BUILD TECHNICAL SKILLS
Many service opportunities are now built around opportunities to build their technical skills. Doctors Without Borders was one of the first; now options include Statistics Without Boarders, Engineers without Borders and MBA’s Without Borders. Even programs not based on honing professional skills can provide opportunities to develop fundraising, public speaking, editing, and a wide range of other skills. Choose a program that you are not only passionate about, but one that can help you develop into someone future bosses will want to hire.
EXPAND WORLD VIEW
I know a lot of people come back from their international service trips feeling super inspired/obsessed with other cultures/convinced it’s legit that they now want to wear “traditional ethnic” clothing. While respectful and informed appreciation of other cultures is great, that’s not really what I’m talking about here. By working with other people outside of your usual comfort zone, in the U.S. and abroad, you are going to learn new ways to communicate, collaborate, and solve problems.
– via Forbes
Quotes To Inspire Leadership
And learning new skills is just the tip of the iceberg. Acting on the needs of others can catapult a person into a place of renewed strength. Just consider these wise words from world leaders whose success has given them a permanent place in history.
“Before you are a leader, success is all about growing yourself. When you become a leader, success is all about growing others.” – Jack Welch
“Our lives begin to end the day we become silent about things that matter.” – Martin Luther King
“If you think you can do a thing or think you can’t do a thing, you’re right.” – Henry Ford
“Life is 10% what happens to you and 90% how you react to it.” – Charles Swindoll
“To handle yourself, use your head; to handle others, use your heart.” – Eleanor Roosevelt
– via Addicted 2 Success
The Greatest Success Comes From Helping Others Succeed
Many people don’t realize this until they experience first-hand just how empowering it can be to help someone else, or even many someone else’s. This type of investment of your time and energy pays lasting dividends in your work, in your personal life, in your community – and, if you ask me, in your soul.

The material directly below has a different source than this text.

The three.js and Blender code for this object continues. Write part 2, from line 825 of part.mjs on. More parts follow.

Our greatest successes in life are often found in helping others succeed. Our most lasting and fulfilling achievements are often earned by helping others fulfill theirs.

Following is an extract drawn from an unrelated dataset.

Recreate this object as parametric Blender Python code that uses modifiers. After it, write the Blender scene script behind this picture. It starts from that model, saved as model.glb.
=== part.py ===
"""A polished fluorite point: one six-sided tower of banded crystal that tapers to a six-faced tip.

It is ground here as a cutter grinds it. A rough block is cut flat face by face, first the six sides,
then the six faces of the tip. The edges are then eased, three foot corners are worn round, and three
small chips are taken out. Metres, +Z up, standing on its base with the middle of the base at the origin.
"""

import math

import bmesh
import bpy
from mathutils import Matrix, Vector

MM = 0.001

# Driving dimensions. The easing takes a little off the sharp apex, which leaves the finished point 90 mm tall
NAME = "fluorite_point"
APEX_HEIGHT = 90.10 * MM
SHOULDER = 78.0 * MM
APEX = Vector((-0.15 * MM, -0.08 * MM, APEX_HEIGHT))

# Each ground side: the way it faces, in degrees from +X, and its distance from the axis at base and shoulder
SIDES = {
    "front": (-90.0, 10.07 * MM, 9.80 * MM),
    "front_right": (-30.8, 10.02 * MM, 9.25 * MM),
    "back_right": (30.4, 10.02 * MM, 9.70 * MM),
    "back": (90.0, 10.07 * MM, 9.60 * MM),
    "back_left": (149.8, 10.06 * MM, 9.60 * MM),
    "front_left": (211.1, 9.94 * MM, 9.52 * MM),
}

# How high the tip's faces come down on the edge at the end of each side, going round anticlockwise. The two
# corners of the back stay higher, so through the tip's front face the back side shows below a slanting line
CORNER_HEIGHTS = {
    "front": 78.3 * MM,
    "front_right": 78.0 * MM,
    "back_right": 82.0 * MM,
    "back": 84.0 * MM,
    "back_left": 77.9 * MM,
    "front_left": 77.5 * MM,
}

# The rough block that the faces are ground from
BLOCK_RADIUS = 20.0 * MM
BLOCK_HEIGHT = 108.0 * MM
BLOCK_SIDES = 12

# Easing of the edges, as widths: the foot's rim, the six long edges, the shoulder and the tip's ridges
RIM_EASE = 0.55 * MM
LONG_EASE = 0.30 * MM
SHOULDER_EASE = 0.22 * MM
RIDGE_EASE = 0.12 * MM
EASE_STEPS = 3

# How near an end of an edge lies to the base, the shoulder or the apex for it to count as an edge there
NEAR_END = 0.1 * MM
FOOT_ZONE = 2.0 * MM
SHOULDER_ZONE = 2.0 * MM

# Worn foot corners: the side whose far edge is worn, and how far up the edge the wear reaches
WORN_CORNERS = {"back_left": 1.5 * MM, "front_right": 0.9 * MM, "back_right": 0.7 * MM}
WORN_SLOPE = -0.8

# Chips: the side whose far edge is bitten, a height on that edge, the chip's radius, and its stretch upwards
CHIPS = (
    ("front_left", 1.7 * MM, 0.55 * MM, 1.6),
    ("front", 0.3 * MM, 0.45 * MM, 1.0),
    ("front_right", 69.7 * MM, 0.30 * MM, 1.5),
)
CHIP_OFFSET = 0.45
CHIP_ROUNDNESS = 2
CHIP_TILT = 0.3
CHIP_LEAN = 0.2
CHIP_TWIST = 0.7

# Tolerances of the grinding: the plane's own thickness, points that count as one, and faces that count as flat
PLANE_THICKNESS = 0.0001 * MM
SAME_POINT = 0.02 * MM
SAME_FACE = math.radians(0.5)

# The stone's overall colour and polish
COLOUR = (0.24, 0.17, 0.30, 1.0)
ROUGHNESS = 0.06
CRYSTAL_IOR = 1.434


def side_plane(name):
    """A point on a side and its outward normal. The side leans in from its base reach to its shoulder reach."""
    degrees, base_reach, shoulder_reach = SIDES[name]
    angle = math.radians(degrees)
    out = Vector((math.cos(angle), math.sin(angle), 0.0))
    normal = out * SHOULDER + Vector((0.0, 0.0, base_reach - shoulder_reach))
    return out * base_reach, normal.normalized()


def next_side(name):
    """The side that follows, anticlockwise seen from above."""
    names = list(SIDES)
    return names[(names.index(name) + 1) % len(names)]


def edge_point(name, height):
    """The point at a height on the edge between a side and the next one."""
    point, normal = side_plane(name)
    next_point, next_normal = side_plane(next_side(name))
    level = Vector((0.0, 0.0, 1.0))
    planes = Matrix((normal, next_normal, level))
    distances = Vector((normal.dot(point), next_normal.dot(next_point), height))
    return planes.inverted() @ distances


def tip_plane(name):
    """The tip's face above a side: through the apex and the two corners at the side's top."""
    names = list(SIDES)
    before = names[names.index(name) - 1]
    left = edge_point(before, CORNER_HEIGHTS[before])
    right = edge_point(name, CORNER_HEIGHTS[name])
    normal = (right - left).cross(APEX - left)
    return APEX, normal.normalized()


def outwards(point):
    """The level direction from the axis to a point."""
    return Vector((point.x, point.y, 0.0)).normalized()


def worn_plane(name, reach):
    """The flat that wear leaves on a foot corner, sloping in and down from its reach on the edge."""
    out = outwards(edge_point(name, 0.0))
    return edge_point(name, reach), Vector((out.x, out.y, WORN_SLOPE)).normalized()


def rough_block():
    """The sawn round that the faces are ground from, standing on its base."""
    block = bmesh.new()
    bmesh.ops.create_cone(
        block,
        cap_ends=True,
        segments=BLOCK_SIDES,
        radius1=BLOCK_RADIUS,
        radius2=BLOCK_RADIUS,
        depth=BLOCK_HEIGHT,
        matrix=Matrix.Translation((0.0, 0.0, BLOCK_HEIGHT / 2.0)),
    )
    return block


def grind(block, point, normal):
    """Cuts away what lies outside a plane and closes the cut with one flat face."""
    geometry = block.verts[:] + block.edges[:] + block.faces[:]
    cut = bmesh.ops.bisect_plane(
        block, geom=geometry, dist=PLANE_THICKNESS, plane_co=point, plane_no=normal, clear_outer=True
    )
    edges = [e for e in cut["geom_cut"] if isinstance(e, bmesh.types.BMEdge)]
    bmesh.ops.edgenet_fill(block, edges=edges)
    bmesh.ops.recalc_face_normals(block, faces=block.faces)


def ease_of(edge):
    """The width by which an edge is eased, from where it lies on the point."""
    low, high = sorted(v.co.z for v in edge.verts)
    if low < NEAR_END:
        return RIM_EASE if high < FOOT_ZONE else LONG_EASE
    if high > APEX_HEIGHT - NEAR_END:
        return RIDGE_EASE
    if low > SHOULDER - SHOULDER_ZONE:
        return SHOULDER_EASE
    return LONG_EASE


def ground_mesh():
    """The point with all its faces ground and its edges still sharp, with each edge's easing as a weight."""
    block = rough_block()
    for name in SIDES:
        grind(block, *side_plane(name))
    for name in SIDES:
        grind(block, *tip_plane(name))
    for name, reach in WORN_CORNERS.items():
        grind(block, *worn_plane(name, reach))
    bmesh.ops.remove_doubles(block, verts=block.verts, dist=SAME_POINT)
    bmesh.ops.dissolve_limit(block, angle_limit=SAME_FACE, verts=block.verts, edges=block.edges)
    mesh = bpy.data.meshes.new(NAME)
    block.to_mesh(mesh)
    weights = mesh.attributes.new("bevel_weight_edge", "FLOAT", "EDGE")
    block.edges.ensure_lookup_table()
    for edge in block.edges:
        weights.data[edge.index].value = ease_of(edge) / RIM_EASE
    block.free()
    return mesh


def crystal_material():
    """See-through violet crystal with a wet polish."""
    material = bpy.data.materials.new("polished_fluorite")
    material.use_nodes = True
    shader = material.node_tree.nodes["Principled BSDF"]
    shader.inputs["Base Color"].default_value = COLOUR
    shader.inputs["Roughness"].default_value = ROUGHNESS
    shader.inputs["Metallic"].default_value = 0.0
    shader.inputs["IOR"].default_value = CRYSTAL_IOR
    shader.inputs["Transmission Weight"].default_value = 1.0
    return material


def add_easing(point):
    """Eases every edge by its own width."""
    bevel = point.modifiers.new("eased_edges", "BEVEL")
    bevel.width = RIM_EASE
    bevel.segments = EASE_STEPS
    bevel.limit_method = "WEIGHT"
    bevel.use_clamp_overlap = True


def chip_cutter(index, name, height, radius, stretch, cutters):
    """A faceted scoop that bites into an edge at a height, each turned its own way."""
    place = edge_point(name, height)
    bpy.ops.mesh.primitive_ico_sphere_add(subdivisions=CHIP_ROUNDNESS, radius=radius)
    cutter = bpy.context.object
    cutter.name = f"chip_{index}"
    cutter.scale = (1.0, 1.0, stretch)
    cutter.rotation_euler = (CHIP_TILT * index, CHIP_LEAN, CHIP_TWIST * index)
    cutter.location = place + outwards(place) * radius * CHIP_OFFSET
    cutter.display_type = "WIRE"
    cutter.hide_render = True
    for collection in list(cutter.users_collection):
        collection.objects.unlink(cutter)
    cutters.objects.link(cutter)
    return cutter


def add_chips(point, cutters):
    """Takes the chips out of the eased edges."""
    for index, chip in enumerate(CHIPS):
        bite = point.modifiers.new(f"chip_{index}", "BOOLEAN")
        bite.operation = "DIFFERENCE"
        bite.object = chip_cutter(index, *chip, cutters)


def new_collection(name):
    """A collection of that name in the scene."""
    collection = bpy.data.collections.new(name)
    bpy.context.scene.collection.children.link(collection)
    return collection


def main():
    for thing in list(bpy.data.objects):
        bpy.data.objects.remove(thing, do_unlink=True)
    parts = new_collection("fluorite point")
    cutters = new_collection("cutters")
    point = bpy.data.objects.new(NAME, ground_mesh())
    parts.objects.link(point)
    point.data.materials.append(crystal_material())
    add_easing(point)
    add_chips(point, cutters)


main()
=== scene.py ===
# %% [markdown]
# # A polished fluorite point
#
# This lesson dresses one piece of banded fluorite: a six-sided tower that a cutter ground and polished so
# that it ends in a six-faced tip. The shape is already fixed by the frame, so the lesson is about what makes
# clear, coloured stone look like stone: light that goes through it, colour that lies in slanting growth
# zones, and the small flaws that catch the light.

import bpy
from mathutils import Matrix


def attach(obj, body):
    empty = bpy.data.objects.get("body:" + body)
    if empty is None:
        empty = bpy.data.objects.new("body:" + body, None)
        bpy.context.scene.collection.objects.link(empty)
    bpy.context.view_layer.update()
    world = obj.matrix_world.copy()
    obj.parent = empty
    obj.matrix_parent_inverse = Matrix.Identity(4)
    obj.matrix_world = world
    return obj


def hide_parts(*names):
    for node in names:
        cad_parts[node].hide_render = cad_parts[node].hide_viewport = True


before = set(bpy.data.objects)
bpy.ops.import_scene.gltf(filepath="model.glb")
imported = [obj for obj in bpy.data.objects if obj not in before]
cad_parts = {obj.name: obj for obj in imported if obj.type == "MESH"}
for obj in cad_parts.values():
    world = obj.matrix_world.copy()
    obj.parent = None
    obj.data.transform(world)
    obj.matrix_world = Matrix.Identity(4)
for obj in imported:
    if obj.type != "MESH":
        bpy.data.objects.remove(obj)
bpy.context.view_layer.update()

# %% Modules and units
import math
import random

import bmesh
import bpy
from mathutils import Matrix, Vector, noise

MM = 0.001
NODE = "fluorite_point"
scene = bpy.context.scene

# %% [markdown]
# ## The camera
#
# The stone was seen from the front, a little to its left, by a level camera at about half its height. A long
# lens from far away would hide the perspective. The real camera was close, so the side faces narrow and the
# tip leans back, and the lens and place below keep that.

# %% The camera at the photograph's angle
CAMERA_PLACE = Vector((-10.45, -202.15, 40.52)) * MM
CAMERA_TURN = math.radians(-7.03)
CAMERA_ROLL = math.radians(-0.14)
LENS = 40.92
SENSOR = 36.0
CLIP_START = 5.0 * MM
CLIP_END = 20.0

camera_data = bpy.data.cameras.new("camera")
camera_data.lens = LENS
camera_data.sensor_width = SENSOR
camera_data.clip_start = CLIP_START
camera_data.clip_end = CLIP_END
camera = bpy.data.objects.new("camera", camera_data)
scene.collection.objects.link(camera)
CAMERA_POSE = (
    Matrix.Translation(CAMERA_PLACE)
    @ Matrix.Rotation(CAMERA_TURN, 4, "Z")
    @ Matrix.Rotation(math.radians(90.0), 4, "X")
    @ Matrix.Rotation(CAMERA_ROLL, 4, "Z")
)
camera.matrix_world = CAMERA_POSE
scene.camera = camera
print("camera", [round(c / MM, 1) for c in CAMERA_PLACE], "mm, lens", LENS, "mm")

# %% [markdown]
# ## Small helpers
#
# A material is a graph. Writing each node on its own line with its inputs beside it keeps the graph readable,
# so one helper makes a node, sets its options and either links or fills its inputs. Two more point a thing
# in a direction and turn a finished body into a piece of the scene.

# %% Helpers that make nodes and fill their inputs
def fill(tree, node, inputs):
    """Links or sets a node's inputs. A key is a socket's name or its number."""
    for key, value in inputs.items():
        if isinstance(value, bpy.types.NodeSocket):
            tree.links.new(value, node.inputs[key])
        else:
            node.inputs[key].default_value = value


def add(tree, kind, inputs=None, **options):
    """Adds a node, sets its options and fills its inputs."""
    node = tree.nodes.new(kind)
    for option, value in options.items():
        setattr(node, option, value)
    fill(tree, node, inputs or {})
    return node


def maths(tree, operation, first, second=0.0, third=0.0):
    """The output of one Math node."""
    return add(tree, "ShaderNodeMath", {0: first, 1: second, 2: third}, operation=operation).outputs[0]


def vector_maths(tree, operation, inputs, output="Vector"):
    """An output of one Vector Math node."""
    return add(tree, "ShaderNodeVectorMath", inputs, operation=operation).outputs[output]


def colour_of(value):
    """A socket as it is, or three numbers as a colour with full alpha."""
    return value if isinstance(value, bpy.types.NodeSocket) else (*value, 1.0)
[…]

This is foreign thinking to a culture that often sees the world as one giant competition.
It assumes there is a finite sized pie – that one more success in another’s life equals one less success in mine. But quite frankly, this thinking is incorrect.

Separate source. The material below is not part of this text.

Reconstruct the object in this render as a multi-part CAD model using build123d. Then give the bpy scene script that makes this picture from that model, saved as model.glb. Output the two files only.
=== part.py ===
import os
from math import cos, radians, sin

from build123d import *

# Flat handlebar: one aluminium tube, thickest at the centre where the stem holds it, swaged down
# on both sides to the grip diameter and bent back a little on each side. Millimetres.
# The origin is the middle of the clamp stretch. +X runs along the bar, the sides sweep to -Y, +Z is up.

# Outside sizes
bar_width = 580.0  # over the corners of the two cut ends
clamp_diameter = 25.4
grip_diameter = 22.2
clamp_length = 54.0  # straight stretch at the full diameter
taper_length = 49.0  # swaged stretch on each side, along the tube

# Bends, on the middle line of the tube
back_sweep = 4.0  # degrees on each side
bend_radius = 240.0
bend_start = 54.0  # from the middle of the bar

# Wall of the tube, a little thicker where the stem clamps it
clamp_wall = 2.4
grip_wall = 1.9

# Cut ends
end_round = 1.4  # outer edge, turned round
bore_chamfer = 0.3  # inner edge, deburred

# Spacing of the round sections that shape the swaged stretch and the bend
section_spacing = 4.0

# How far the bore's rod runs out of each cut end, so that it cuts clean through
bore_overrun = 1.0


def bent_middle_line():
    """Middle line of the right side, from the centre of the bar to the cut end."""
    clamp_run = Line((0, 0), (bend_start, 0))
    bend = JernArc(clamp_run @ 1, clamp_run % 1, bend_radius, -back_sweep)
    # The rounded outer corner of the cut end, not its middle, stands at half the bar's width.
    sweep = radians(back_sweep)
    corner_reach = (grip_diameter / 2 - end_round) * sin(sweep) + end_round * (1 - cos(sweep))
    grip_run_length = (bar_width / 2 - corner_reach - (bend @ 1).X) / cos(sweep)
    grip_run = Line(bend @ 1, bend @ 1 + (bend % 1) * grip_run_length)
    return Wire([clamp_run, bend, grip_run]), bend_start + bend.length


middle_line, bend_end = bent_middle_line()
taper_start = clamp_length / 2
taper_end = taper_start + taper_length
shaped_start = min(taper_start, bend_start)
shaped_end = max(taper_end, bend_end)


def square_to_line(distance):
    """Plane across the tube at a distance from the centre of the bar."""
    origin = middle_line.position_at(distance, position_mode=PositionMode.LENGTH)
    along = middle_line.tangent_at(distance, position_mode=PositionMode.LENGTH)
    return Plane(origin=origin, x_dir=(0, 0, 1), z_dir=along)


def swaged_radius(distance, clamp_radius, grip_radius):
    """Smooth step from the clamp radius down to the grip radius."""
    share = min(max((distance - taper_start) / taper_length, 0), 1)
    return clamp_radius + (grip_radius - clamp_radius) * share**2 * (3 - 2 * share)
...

There is wonderful freedom and grace in realizing the size of the pie is not finite – that in reality, the pie keeps growing. Another’s success does not mean I have less opportunity. In fact, another’s success can actually be my success if I had opportunity to enable, encourage, and promote them along the way!
Consider how helping another achieve success (however you/they decide to define it) results in significant benefits in a number of directions:
- The receiver has reached a far greater potential than they could have on their own.
- The world has been bettered and has been given a life-giving model to emulate.
- The giver is remembered fondly and is often publicly (and privately) thanked for their contribution.
- A stranger is likely to be the recipient of the original receiver “paying it forward.”
- And the cycle begins again.
– via Becoming Minimalist
World-renowned leadership teacher Zig Ziglar often said, “You really can get everything you want in life if you help enough other people get what they want.” The truth of this concept has rung true over and over again in all facets of life and business. So ask yourself this: what are you doing to help others this week? How can you help someone in your community get to a better place?